Matt Webb’s talk at Goldsmiths on Scfi he likes. On the plane to ETech, Matt showed me these slides. It was really interesting to hear him narrating the whistle-stop tour of the slides; I’m very glad to now have the chance to go over it all again more slowly. Plus, to click on the links.

I got a nice email from MacDara today regarding my mention in the Guardian. I spoke to Aleks after Technology 2.0 (albeit briefly - would have loved to have chatted longer) and didn’t realise that things would go this far, but it’s flattering to see. Infovore, for those of you who might be coming here having googled the word, is just the name of this domain and blog. It’s a made-up word that roughly describes my attitude to data around me: gobble it up, spit it out later.

And I’ve been thinking about show-and-tell, about something coherent just on “stuff I like”. Something on gaming, perhaps. A lot of people I know are interested in games, want to engage, but you know, it’s a big medium, you’re playing a lot of catch-up.

I got asked at ETech a few times what my favourite game was. I can’t answer that question truthfully - I have many - but I always gave the same response, explaining it away as my favourite example of “what modern games can be“.

That game is Prince of Persia: The Sands of Time. The original Prince of Persia was one of the first games I played, when I was seven. When I first played the seminal Tomb Raider, it reminded me of the joyous acrobatics and minimalist combat of PoP. POPSOT was the final piece in the puzzle - the Prince rendered truly, accurately, joyously in 3D. But it’s so much more - it combines remarkable play mechanics, a character that’s a delight to manoeuver, with a remarkable streak of storytelling that’s only really possible in games.

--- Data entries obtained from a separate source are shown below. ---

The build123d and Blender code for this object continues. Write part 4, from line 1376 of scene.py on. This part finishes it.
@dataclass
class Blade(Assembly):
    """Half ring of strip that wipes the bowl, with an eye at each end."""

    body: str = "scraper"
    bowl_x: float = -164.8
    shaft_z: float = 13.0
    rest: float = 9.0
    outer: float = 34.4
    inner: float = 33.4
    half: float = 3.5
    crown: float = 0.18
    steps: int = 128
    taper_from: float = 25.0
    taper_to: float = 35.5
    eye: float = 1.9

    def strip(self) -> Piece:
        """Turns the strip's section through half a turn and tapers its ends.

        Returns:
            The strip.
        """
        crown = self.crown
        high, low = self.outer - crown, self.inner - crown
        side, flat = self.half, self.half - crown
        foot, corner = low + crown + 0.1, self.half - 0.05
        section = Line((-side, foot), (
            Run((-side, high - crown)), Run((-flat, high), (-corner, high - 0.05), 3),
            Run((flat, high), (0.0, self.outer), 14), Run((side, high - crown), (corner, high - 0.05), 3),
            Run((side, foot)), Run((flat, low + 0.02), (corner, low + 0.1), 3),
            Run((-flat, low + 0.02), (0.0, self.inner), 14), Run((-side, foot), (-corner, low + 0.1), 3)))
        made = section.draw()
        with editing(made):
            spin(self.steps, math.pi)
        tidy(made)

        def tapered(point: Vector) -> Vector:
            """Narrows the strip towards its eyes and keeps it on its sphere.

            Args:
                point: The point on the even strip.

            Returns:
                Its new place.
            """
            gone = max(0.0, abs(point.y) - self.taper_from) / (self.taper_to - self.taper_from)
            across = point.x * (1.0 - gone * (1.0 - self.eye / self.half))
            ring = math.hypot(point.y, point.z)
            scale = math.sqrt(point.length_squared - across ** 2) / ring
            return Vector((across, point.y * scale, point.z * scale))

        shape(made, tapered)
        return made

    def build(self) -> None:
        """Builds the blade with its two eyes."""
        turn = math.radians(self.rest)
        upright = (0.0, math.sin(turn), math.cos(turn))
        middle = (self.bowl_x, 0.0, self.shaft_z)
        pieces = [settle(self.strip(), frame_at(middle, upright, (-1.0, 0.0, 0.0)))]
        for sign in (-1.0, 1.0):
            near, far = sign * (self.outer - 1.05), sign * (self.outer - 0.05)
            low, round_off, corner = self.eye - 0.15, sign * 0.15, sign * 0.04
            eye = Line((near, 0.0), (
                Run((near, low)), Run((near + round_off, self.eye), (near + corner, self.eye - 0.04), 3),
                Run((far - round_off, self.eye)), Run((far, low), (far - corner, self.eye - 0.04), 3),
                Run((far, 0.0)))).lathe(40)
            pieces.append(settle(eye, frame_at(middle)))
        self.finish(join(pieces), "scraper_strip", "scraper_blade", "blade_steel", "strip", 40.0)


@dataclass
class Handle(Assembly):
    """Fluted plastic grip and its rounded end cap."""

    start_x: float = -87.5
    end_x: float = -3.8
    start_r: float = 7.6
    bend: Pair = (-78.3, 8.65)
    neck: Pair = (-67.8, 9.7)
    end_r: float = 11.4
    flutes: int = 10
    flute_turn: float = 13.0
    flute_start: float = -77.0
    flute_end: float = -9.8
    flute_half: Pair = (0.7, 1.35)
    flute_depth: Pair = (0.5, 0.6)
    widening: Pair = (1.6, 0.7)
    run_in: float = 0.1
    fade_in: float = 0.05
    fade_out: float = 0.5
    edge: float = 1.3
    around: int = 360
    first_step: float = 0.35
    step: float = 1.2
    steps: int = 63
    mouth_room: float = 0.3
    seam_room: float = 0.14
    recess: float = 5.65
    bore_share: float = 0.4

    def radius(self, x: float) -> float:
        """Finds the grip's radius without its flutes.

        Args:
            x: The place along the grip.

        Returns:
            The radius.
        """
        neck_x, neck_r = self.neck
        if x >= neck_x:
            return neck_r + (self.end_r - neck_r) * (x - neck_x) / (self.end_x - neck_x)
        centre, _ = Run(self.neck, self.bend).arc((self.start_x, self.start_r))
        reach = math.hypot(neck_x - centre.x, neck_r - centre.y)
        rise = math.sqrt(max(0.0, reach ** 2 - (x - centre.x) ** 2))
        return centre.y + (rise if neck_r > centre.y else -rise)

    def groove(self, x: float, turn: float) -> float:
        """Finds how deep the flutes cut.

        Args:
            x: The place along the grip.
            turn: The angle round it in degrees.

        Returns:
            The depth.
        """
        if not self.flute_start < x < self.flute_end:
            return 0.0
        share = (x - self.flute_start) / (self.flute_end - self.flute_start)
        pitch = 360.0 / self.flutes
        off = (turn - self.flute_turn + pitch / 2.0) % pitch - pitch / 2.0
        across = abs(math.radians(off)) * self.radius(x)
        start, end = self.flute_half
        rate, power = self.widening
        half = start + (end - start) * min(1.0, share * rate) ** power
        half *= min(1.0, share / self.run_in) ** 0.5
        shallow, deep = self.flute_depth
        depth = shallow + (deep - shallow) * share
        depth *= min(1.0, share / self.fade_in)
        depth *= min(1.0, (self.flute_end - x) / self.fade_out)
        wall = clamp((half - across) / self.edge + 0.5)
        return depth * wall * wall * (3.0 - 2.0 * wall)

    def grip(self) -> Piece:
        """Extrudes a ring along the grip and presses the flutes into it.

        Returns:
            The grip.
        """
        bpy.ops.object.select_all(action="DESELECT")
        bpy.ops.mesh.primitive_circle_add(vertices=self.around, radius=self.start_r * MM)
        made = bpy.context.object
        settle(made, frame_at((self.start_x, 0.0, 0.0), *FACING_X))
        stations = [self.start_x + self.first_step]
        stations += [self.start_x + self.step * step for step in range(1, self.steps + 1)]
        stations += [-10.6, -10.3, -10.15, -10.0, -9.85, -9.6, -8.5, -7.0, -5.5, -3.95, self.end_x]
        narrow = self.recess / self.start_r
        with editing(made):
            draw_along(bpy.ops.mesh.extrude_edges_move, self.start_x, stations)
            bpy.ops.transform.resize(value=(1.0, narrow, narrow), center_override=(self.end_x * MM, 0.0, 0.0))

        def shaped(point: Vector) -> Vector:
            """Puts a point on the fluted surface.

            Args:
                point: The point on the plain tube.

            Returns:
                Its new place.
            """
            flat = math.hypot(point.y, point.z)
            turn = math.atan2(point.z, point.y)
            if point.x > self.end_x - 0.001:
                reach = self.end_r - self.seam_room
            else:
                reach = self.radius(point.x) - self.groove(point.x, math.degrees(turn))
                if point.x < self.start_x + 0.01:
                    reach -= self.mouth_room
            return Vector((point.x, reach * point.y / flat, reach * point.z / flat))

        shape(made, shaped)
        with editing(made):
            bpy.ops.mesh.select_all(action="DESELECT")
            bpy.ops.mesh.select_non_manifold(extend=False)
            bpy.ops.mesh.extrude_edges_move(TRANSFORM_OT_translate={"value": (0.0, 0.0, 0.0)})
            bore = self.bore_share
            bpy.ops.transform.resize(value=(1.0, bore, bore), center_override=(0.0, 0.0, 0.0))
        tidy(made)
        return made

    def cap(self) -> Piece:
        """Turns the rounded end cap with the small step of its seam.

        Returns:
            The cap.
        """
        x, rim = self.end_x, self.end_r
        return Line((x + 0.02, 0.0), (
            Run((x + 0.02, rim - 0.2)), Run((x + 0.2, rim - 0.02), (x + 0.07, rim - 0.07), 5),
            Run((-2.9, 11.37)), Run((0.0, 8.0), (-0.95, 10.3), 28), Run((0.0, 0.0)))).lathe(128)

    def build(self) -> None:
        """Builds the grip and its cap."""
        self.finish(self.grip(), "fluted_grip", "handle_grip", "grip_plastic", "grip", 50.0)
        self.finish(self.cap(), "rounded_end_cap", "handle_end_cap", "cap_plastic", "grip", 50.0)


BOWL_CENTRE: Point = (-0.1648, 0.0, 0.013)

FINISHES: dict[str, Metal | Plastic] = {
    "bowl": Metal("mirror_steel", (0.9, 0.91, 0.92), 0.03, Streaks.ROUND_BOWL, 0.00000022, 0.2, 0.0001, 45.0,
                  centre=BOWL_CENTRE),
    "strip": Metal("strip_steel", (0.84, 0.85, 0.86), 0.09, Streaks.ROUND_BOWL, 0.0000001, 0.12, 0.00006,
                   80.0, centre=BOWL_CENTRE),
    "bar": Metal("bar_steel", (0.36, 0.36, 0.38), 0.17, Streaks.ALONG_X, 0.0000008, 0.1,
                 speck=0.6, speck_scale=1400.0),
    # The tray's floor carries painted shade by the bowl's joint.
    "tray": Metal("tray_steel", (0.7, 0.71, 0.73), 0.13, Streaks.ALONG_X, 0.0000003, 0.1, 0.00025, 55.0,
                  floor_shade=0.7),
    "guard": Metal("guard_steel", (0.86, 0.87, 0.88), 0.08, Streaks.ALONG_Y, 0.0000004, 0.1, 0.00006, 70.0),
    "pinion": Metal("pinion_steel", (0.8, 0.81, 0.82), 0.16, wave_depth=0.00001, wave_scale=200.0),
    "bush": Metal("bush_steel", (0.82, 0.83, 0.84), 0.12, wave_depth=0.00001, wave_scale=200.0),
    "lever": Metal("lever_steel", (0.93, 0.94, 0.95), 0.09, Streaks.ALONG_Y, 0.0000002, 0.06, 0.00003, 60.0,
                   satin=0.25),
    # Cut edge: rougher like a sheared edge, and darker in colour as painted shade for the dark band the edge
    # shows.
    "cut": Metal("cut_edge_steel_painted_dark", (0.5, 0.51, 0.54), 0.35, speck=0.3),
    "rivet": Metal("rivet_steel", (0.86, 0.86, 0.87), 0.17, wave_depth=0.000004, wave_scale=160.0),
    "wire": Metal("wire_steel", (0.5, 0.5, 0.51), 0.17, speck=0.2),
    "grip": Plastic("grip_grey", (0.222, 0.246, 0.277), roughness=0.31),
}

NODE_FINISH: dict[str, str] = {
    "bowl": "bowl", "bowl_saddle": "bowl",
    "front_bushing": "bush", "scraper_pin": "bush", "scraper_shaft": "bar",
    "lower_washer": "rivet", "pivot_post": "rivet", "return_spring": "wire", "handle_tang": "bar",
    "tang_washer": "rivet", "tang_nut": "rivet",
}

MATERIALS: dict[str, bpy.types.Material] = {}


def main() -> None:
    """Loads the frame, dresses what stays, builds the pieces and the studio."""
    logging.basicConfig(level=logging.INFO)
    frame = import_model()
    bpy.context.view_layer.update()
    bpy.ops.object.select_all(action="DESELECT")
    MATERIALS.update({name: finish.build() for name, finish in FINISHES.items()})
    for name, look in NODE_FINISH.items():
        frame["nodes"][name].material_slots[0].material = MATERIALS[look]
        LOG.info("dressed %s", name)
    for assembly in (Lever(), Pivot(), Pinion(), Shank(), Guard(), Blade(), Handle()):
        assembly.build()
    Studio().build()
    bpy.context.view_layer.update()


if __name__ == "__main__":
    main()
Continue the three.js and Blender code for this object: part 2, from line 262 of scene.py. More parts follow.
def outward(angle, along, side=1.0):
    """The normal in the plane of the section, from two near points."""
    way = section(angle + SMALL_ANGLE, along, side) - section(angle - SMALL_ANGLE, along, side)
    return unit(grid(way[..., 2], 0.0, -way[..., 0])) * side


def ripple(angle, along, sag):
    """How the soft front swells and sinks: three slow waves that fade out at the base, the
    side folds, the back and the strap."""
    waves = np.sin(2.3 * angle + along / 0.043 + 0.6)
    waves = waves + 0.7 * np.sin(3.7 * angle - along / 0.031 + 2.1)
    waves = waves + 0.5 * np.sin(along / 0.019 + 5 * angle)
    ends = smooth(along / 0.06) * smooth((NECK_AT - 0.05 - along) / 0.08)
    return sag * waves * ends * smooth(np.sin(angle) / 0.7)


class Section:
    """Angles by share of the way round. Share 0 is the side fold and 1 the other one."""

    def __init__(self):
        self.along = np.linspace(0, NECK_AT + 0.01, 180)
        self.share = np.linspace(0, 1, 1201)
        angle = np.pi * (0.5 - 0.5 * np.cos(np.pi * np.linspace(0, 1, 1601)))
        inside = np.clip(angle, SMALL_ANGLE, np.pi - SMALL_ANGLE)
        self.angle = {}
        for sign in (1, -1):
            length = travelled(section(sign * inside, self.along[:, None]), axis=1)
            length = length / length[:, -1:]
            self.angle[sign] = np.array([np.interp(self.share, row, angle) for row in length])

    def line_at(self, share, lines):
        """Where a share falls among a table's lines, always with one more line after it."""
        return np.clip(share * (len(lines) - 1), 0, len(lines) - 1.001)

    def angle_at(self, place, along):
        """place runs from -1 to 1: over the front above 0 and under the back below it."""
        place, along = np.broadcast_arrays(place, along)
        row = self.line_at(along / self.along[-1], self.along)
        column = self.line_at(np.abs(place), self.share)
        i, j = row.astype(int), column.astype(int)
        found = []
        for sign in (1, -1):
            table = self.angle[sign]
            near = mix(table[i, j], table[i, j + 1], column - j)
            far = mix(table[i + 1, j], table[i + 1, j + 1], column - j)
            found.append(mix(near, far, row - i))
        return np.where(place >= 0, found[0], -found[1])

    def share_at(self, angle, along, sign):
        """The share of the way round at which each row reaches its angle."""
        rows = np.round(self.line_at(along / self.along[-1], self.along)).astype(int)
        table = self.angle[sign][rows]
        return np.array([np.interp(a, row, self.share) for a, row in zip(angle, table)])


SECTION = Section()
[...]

It fills me with a glow when I think about it; it’s a truly sensuous game, a deliciously controlled aesthetic, and in its short, linear, seven-eight hours, it contains multitudes.

So, right now, I’m thinking about what titles you need to play - not for completism’s sake, but to get a hold on where games are now. Where they came from. What we mean when we say “games”. And what they mean for everything else.